Records that describe objects:

#####

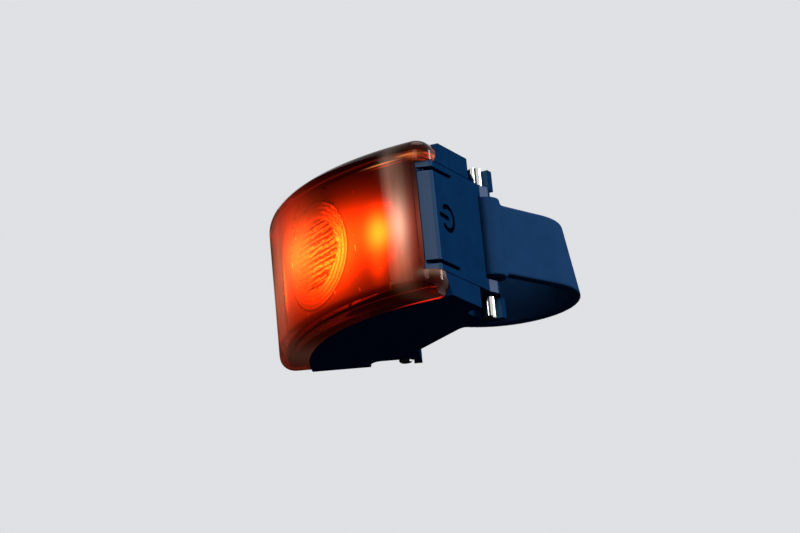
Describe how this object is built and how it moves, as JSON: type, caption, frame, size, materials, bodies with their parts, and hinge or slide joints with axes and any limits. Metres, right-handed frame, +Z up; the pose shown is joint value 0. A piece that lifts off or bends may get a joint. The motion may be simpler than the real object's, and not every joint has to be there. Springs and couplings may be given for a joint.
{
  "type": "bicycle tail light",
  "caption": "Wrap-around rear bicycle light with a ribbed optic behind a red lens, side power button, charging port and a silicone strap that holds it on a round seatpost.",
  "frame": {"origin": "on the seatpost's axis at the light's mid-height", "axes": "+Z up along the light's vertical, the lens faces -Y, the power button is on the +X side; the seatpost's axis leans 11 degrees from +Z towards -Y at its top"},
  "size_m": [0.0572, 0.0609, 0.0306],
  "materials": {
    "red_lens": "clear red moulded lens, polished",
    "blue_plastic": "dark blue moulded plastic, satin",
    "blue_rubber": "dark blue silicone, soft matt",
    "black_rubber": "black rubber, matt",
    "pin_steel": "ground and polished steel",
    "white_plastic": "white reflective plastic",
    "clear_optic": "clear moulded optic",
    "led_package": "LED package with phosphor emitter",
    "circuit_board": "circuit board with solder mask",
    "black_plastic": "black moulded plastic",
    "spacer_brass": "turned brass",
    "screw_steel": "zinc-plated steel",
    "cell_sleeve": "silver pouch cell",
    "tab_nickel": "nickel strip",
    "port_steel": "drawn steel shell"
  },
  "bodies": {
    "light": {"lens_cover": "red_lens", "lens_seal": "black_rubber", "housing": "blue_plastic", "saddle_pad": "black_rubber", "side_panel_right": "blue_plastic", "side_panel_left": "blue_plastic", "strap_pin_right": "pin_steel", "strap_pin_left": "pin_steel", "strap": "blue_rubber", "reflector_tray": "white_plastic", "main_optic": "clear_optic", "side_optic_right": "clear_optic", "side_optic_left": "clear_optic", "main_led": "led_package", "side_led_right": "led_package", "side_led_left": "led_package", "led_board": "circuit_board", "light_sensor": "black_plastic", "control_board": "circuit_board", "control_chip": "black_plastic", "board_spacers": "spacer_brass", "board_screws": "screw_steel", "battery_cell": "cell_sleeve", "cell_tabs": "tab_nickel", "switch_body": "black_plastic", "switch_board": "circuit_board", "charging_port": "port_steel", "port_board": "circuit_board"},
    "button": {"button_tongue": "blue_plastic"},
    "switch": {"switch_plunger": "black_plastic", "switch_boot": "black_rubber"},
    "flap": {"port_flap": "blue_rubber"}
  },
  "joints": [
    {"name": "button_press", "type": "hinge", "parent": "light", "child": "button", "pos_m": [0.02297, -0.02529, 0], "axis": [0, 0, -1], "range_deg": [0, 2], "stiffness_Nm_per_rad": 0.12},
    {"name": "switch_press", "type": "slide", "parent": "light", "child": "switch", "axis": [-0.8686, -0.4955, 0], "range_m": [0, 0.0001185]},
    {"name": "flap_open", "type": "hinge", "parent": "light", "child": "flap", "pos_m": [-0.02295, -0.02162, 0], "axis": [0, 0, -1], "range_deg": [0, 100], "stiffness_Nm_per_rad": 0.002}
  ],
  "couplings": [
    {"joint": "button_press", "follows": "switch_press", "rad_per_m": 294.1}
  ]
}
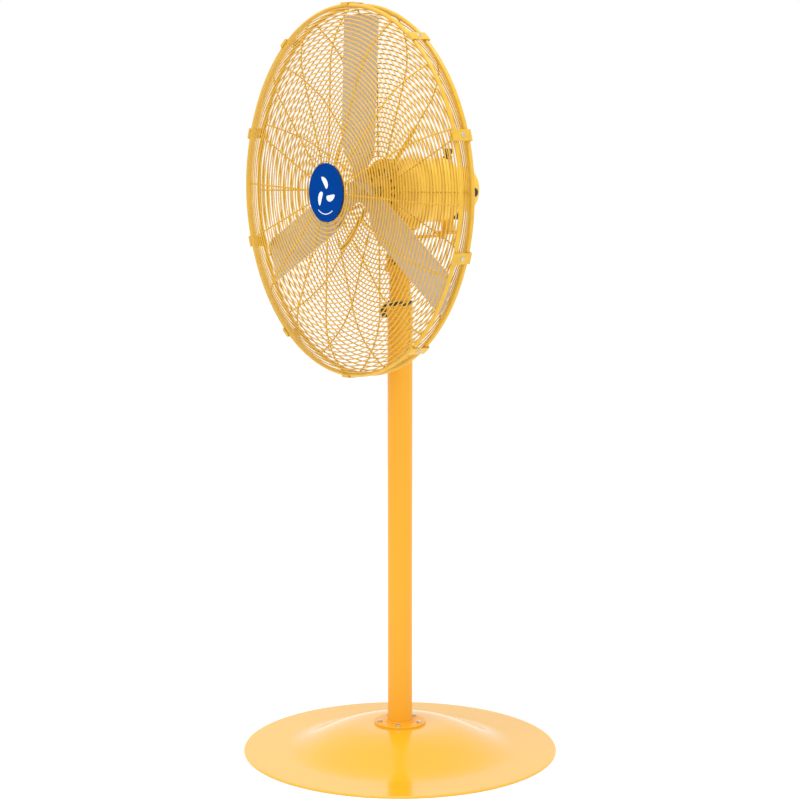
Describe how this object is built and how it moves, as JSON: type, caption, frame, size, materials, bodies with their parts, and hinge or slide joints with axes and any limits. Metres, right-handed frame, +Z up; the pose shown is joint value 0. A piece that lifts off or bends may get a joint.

#####

**TASK OBJECTIVE:**
Output each record exactly, leaving nothing out.

**EXERCISE SOLUTION:**
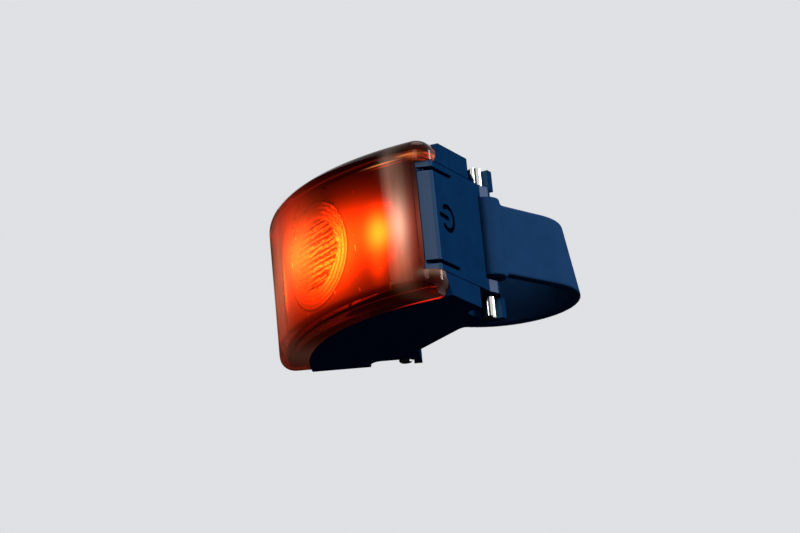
Describe how this object is built and how it moves, as JSON: type, caption, frame, size, materials, bodies with their parts, and hinge or slide joints with axes and any limits. Metres, right-handed frame, +Z up; the pose shown is joint value 0. A piece that lifts off or bends may get a joint. The motion may be simpler than the real object's, and not every joint has to be there. Springs and couplings may be given for a joint.
{
  "type": "bicycle tail light",
  "caption": "Wrap-around rear bicycle light with a ribbed optic behind a red lens, side power button, charging port and a silicone strap that holds it on a round seatpost.",
  "frame": {"origin": "on the seatpost's axis at the light's mid-height", "axes": "+Z up along the light's vertical, the lens faces -Y, the power button is on the +X side; the seatpost's axis leans 11 degrees from +Z towards -Y at its top"},
  "size_m": [0.0572, 0.0609, 0.0306],
  "materials": {
    "red_lens": "clear red moulded lens, polished",
    "blue_plastic": "dark blue moulded plastic, satin",
    "blue_rubber": "dark blue silicone, soft matt",
    "black_rubber": "black rubber, matt",
    "pin_steel": "ground and polished steel",
    "white_plastic": "white reflective plastic",
    "clear_optic": "clear moulded optic",
    "led_package": "LED package with phosphor emitter",
    "circuit_board": "circuit board with solder mask",
    "black_plastic": "black moulded plastic",
    "spacer_brass": "turned brass",
    "screw_steel": "zinc-plated steel",
    "cell_sleeve": "silver pouch cell",
    "tab_nickel": "nickel strip",
    "port_steel": "drawn steel shell"
  },
  "bodies": {
    "light": {"lens_cover": "red_lens", "lens_seal": "black_rubber", "housing": "blue_plastic", "saddle_pad": "black_rubber", "side_panel_right": "blue_plastic", "side_panel_left": "blue_plastic", "strap_pin_right": "pin_steel", "strap_pin_left": "pin_steel", "strap": "blue_rubber", "reflector_tray": "white_plastic", "main_optic": "clear_optic", "side_optic_right": "clear_optic", "side_optic_left": "clear_optic", "main_led": "led_package", "side_led_right": "led_package", "side_led_left": "led_package", "led_board": "circuit_board", "light_sensor": "black_plastic", "control_board": "circuit_board", "control_chip": "black_plastic", "board_spacers": "spacer_brass", "board_screws": "screw_steel", "battery_cell": "cell_sleeve", "cell_tabs": "tab_nickel", "switch_body": "black_plastic", "switch_board": "circuit_board", "charging_port": "port_steel", "port_board": "circuit_board"},
    "button": {"button_tongue": "blue_plastic"},
    "switch": {"switch_plunger": "black_plastic", "switch_boot": "black_rubber"},
    "flap": {"port_flap": "blue_rubber"}
  },
  "joints": [
    {"name": "button_press", "type": "hinge", "parent": "light", "child": "button", "pos_m": [0.02297, -0.02529, 0], "axis": [0, 0, -1], "range_deg": [0, 2], "stiffness_Nm_per_rad": 0.12},
    {"name": "switch_press", "type": "slide", "parent": "light", "child": "switch", "axis": [-0.8686, -0.4955, 0], "range_m": [0, 0.0001185]},
    {"name": "flap_open", "type": "hinge", "parent": "light", "child": "flap", "pos_m": [-0.02295, -0.02162, 0], "axis": [0, 0, -1], "range_deg": [0, 100], "stiffness_Nm_per_rad": 0.002}
  ],
  "couplings": [
    {"joint": "button_press", "follows": "switch_press", "rad_per_m": 294.1}
  ]
}
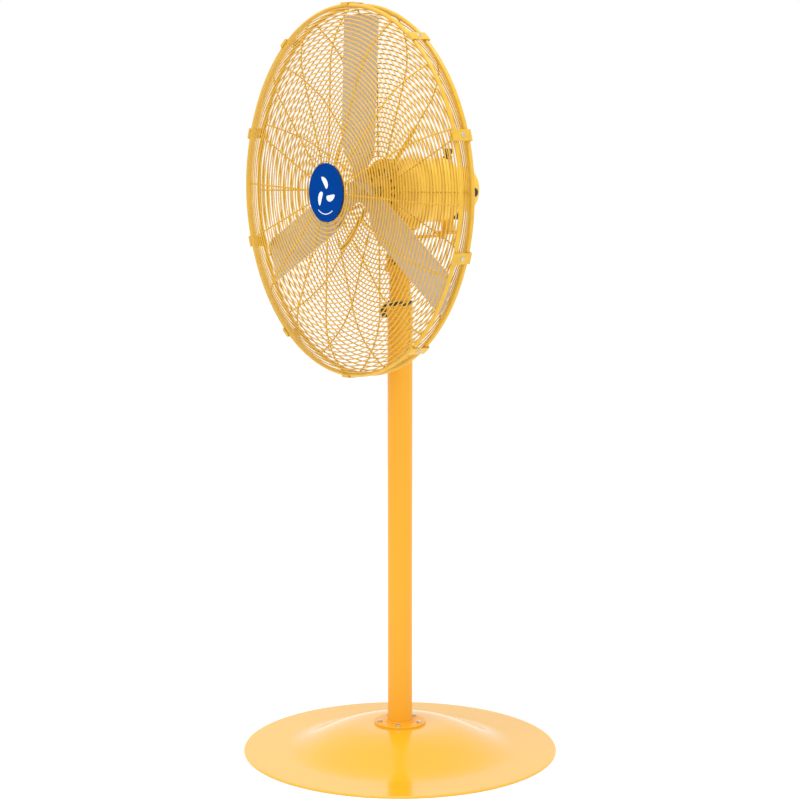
Describe how this object is built and how it moves, as JSON: type, caption, frame, size, materials, bodies with their parts, and hinge or slide joints with axes and any limits. Metres, right-handed frame, +Z up; the pose shown is joint value 0. A piece that lifts off or bends may get a joint.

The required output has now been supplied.